**GIVEN INSTRUCTION**:
Set down exactly the lines from the one with "slip_ring_sleeve();" to the one with "zip(*points))), Vector(map(max, zip(*points)))", both included, and no line outside that range.

**SUPPLIED DATA**:
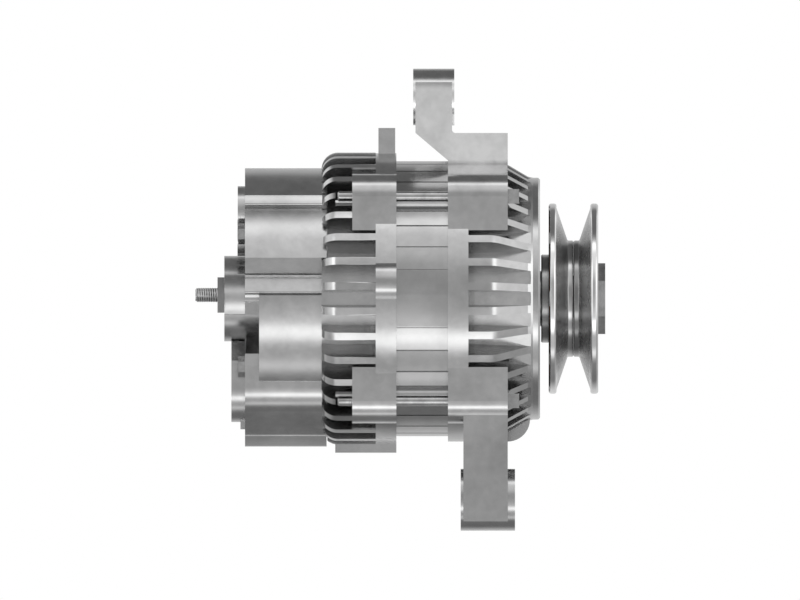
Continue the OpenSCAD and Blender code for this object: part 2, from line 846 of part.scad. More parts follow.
// Part of a ring between two angles, as a flat outline
module arc_outline(r0, r1, from, to) {
    far = r1 * 1.5;
    steps = 6;
    intersection() {
        difference() {
            circle(r = r1);
            circle(r = r0);
        }
        polygon(concat([[0, 0]], [for (i = [0:steps]) let (a = from + (to - from) * i / steps)
            far * [cos(a), sin(a)]]));
    }
}

module negative_heat_sink() {
    color("silver") difference() {
        section(negative_x, plate_t) arc_outline(plate_in, plate_out, plate_from, plate_to);
        around(negative_angles, diode_ring) rod(negative_x - cut, plate_t + 2 * cut, diode_r + seat);
        around(screw_angles, screw_ring) rod(negative_x - cut, plate_t + 2 * cut, 2.2);
        around(lead_angles, lead_ring) rod(negative_x - cut, plate_t + 2 * cut, 1.6);
    }
}

// Plate with a tongue that reaches the battery stud
module positive_heat_sink() {
    color("silver") difference() {
        section(positive_x, plate_t) union() {
            arc_outline(plate_in, plate_out, plate_from, plate_to);
            arc_outline(20, plate_in + 2, 120, plate_to - 2);
            arc_outline(20, 31, 122, 186);
        }
        around(positive_angles, diode_ring) rod(positive_x - cut, plate_t + 2 * cut, diode_r + seat);
        around(screw_angles, screw_ring) rod(positive_x - cut, plate_t + 2 * cut, 3.1 + seat);
        around(lead_angles, lead_ring) rod(positive_x - cut, plate_t + 2 * cut, 1.6);
        translate([0, stud_y, stud_z]) rod(positive_x - cut, plate_t + 2 * cut, stud_shank_r + seat);
    }
}

module negative_diodes() {
    color("gray") around(negative_angles, diode_ring) {
        rod(negative_x - 4, plate_t + 4, diode_r);
        rod(negative_x - 6.5, 2.5, 0.7);
    }
}

module positive_diodes() {
    color("gray") around(positive_angles, diode_ring) {
        rod(positive_x, plate_t + 3.6, diode_r);
        rod(positive_x + plate_t + 3.6, 2.4, 0.7);
    }
}

// Spacers between the plates and flanged bushes under the screw heads
module rectifier_insulators() {
    color("black") around(screw_angles, screw_ring) {
        tube(negative_x - plate_gap + seat, plate_gap - 2 * seat, 3.6, 2.1);
        tube(positive_x - 1.5, 1.5 - seat, 3.6, 2.1);
        tube(positive_x - 1.5, plate_t + 1.4, 3.1, 2.1);
    }
}

module rectifier_screws() {
    color("lightgray") around(screw_angles, screw_ring) {
        rod(positive_x - 3, tail_x + tail_wall - positive_x + 3, 2);
        rod(positive_x - 4, 2.5 - seat, 3.4);
    }
}

module phase_leads() {
    color("peru") around(lead_angles, lead_ring)
        rod(positive_x - 2, core_x - overhang - 0.3 - positive_x + 2, 0.9);
}

module capacitor() {
    x = cover_x + cover_t + 2;
    color("lightgray") around([capacitor_angle], capacitor_ring) rod(x, tail_x - 0.1 - x, 7);
}

module battery_stud() {
    head_x = positive_x + plate_t + seat;
    face_x = stud_base_x - stud_block_t;
    color("lightgray") translate([0, stud_y, stud_z]) {
        rod(face_x - stud_len, stud_len, stud_d / 2);
        rod(face_x - cut, head_x - face_x + cut, stud_shank_r);
        hex_bar(head_x, 3.5, 10);
    }
}

module stud_insulator() {
    color("gray") difference() {
        union() {
            translate([stud_base_x - stud_block_t, stud_y - stud_block / 2, stud_z - stud_block / 2])
                cube([stud_block_t - seat, stud_block, stud_block]);
            translate([0, stud_y, stud_z]) rod(stud_base_x - 1, 12, 5.2);
        }
        translate([0, stud_y, stud_z]) rod(stud_base_x - stud_block_t - cut, 18, stud_shank_r + seat);
    }
}

module rotor_shaft() {
    tip_x = nut_x + nut_h - 0.5;
    rear_step = rear_bearing_x + rear_bearing_w;
    end_x = outer_ring_x - 2.5;
    neck_x = rear_bearing_x - 1.5;
    color("lightgray") difference() {
        union() {
            rod(rear_step, pulley_t - pass - rear_step, shaft_d / 2);
            rod(0, tip_x, nut_bore_r);
            rod(neck_x, rear_step - neck_x, shaft_rear_d / 2);
            rod(end_x, neck_x - end_x, sleeve_r - 1.4);
        }
        translate([-9, -2 - seat, 5.8]) cube([12.5, 4 + 2 * seat, 6]);
    }
}

module shaft_key() {
    color("gray") translate([-8.9, -2, 5.85]) cube([11.2, 4, 4.2]);
}

// Tapered claws that reach from one pole disc across the coil
module claws(root_x) {
    reach = coil_w + pole_t * 1.5;
    root_w = 16;
    tip_w = 7;
    taper_x = root_x - pole_t + 1.3;
    inner = pole_core_r + 2;
    intersection() {
        turned() polygon([
            [inner, root_x], [rotor_r - 1, root_x], [rotor_r, root_x - 1], [rotor_r, root_x - reach],
            [rotor_r - 4, root_x - reach], [rotor_r - 8.5, root_x - pole_t], [inner, root_x - pole_t]
        ]);
        union() for (i = [0:claw_count - 1])
            rotate([i * 360 / claw_count, 0, 0]) translate([0, 0, 10]) linear_extrude(40) polygon([
                [root_x + 1, -root_w / 2], [root_x + 1, root_w / 2], [taper_x, root_w / 2],
                [root_x - reach, tip_w / 2], [root_x - reach, -tip_w / 2], [taper_x, -root_w / 2]
            ]);
    }
}

// One pole piece with its half of the core inside the coil
module pole_piece() {
    face_x = coil_w / 2 + pole_t;
    difference() {
        union() {
            claws(face_x);
            rod(coil_w / 2, pole_t, rotor_r - 13);
            rod(seat, coil_w / 2, pole_core_r);
        }
        rod(-cut, face_x + 2 * cut, shaft_d / 2 + seat);
    }
}

module front_claw_pole() {
    color("dimgray") translate([middle_x, 0, 0]) pole_piece();
}

module rear_claw_pole() {
    color("dimgray") translate([middle_x, 0, 0])
        rotate([180 / claw_count, 0, 0]) mirror([1, 0, 0]) pole_piece();
}

module coil_bobbin() {
    w = coil_w - 0.4;
    x = middle_x - w / 2;
    wall_t = 1.2;
    in_r = pole_core_r + 0.1;
    out_r = coil_r + 0.6;
    color("beige") turned() polygon([
        [in_r, x], [out_r, x], [out_r, x + wall_t], [in_r + wall_t, x + wall_t],
        [in_r + wall_t, x + w - wall_t], [out_r, x + w - wall_t], [out_r, x + w], [in_r, x + w]
    ]);
}

module field_coil() {
    w = coil_w - 3;
    color("peru") tube(middle_x - w / 2, w, coil_r, pole_core_r + 1.4);
}

module slip_ring_sleeve() {
    x = outer_ring_x - 1.5;
    length = rear_bearing_x - 2 - x;
    color("black") difference() {
        union() {
            rod(x, length, sleeve_r);
            rod(outer_ring_x + slip_ring_w + 0.1, ring_gap - 0.2, sleeve_r + 1.4);
        }
        rod(x - cut, length + 2 * cut, sleeve_r - 1.4 + seat);
    }
}

module inner_slip_ring() {
    color("peru") tube(inner_ring_x, slip_ring_w, slip_ring_d / 2, sleeve_r + seat);
}

module outer_slip_ring() {
    color("peru") tube(outer_ring_x, slip_ring_w, slip_ring_d / 2, sleeve_r + seat);
}

// Pressed fan: a disc with slanted blades standing away from the pole
module fan() {
    blades = 9;
    root = 20;
    color("gray") difference() {
        union() {
            rod(0, fan_t, rotor_r - 11);
            for (i = [0:blades - 1]) rotate([i * 360 / blades, 0, 0]) {
                section(0, fan_t) translate([-7, root]) square([14, rotor_r - 3 - root]);
                section(0, fan_h) translate([-6, root + 1]) rotate(-32) square([fan_t, rotor_r - 4 - root]);
            }
        }
        rod(-cut, fan_t + 2 * cut, shaft_d / 2 + seat);
    }
}

module front_fan() {
    translate([pole_front_x + seat, 0, 0]) fan();
}

module rear_fan() {
    translate([pole_rear_x - seat, 0, 0]) mirror([1, 0, 0]) fan();
}

// Collar between the front bearing and the pulley
module pulley_collar() {
    race_x = front_bearing_x + front_bearing_w + seat;
    web_x = -web_gap - pulley_t - seat;
    flange_x = nose_x + 0.5;
    r = collar_d / 2;
    color("silver") difference() {
        turned() polygon([
            [shaft_d / 2 + seat, race_x], [collar_neck_r, race_x], [collar_neck_r, flange_x],
            [r - 0.5, flange_x], [r, flange_x + 0.5], [r, -8.5], [collar_neck_r + 2, -7.5],
            [collar_neck_r + 2, web_x], [shaft_d / 2 + seat, web_x]
        ]);
        translate([-9, -2 - seat, 5.8]) cube([12.5, 4 + 2 * seat, 4.3]);
    }
}

// Half of the pressed pulley behind the belt groove
module pulley_half() {
    rim_r = 1.65;
    root_r = pulley_root_d / 2;
    rim_x = rim_r - pulley_w / 2;
    groove_r = pulley_d / 2 - 2.35;
    groove_x = rim_x + rim_r;
    root_x = -2.55;
    lip = 1.2;
    color("lightgray") difference() {
        union() {
            turned() polygon([
                [shaft_d / 2 + seat, -web_gap], [root_r - lip, -web_gap], [root_r, -web_gap - lip],
                [root_r, root_x],
                [groove_r, groove_x], [pulley_d / 2 - rim_r, rim_x],
                [groove_r - pulley_t * 0.34, groove_x - pulley_t * 0.94],
                [root_r - pulley_t * 0.5, root_x - pulley_t * 0.9],
                [root_r - pulley_t, root_x - pulley_t * 0.6],
                [root_r - pulley_t, -web_gap - pulley_t], [shaft_d / 2 + seat, -web_gap - pulley_t]
            ]);
            turned() translate([pulley_d / 2 - rim_r, rim_x]) circle(r = rim_r);
            turned() translate([root_r - lip, -web_gap - lip]) circle(r = lip);
        }
        translate([-6, -2 - seat, 5.8]) cube([8, 4 + 2 * seat, 4.3]);
    }
}

module rear_pulley_half() {
    pulley_half();
}

module front_pulley_half() {
    mirror([1, 0, 0]) pulley_half();
}

module lock_washer() {
    x = web_gap + pulley_t + seat;
    color("silver") tube(x, nut_x - seat - x, nut_af / 2 - 0.5, nut_bore_r + pass);
}

module pulley_nut() {
    color("silver") difference() {
        hex_bar(nut_x, nut_h, nut_af);
        rod(nut_x - cut, nut_h + 2 * cut, nut_bore_r + seat);
    }
}

drive_end_frame();
pivot_bush();
ear_insert();
slip_ring_end_frame();
stator_core();
stator_winding();
through_bolts();
front_bearing_outer_race();
rear_bearing_outer_race();
bearing_retainer();
retainer_screws();
rear_cover();
cover_screws();
regulator();
regulator_screws();
brush_holder();
inner_brush();
outer_brush();
inner_brush_spring();
outer_brush_spring();
negative_heat_sink();
positive_heat_sink();
negative_diodes();
positive_diodes();
rectifier_insulators();
rectifier_screws();
phase_leads();
capacitor();
battery_stud();
stud_insulator();
rotor_shaft();
front_claw_pole();
rear_claw_pole();
coil_bobbin();
field_coil();
slip_ring_sleeve();
inner_slip_ring();
outer_slip_ring();
front_fan();
rear_fan();
front_bearing_inner_race();
rear_bearing_inner_race();
front_bearing_balls();
front_bearing_cage();
rear_bearing_balls();
rear_bearing_cage();
pulley_collar();
rear_pulley_half();
front_pulley_half();
lock_washer();
pulley_nut();
shaft_key();
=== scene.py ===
import json
import math

import bmesh
import bpy
import numpy as np
from mathutils.geometry import tessellate_polygon
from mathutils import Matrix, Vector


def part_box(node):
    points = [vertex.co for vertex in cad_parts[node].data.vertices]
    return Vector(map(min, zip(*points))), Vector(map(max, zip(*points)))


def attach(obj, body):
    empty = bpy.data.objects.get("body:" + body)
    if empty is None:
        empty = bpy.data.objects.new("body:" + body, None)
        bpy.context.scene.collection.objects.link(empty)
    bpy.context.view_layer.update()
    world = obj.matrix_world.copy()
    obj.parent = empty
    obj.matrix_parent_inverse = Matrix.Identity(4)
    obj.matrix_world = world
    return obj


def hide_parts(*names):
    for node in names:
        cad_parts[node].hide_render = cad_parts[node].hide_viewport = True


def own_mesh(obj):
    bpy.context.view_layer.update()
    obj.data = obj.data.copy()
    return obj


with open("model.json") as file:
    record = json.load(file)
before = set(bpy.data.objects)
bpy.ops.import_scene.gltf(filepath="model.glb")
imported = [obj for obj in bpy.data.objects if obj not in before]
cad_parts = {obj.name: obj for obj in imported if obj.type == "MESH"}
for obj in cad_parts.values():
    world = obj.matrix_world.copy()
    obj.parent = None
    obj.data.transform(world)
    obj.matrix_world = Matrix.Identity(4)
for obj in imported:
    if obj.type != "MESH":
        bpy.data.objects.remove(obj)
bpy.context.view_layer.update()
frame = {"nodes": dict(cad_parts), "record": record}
nodes = frame["nodes"]
print("alternator: frame loaded,", len(nodes), "CAD nodes")

mm = 0.001


# shader helpers: a wrapped socket does sums, and Surface makes one material

class Link:
    def __init__(self, tree, socket):
        self.tree = tree
        self.socket = socket

    def combine(self, kind, other, swap=False):
        node = self.tree.nodes.new("ShaderNodeMath")
        node.operation = kind
        pair = (other, self) if swap else (self, other)
        for entry, value in zip(node.inputs, pair):
            connect(self.tree, entry, value)
        return Link(self.tree, node.outputs[0])

    def __add__(self, other):
        return self.combine("ADD", other)

    def __radd__(self, other):
        return self.combine("ADD", other, True)

    def __sub__(self, other):
        return self.combine("SUBTRACT", other)

    def __rsub__(self, other):
        return self.combine("SUBTRACT", other, True)

    def __mul__(self, other):
        return self.combine("MULTIPLY", other)

    def __rmul__(self, other):
        return self.combine("MULTIPLY", other, True)

    def __truediv__(self, other):
        return self.combine("DIVIDE", other)

    def __rtruediv__(self, other):
        return self.combine("DIVIDE", other, True)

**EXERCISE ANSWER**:
slip_ring_sleeve();
inner_slip_ring();
outer_slip_ring();
front_fan();
rear_fan();
front_bearing_inner_race();
rear_bearing_inner_race();
front_bearing_balls();
front_bearing_cage();
rear_bearing_balls();
rear_bearing_cage();
pulley_collar();
rear_pulley_half();
front_pulley_half();
lock_washer();
pulley_nut();
shaft_key();
=== scene.py ===
import json
import math

import bmesh
import bpy
import numpy as np
from mathutils.geometry import tessellate_polygon
from mathutils import Matrix, Vector


def part_box(node):
    points = [vertex.co for vertex in cad_parts[node].data.vertices]
    return Vector(map(min, zip(*points))), Vector(map(max, zip(*points)))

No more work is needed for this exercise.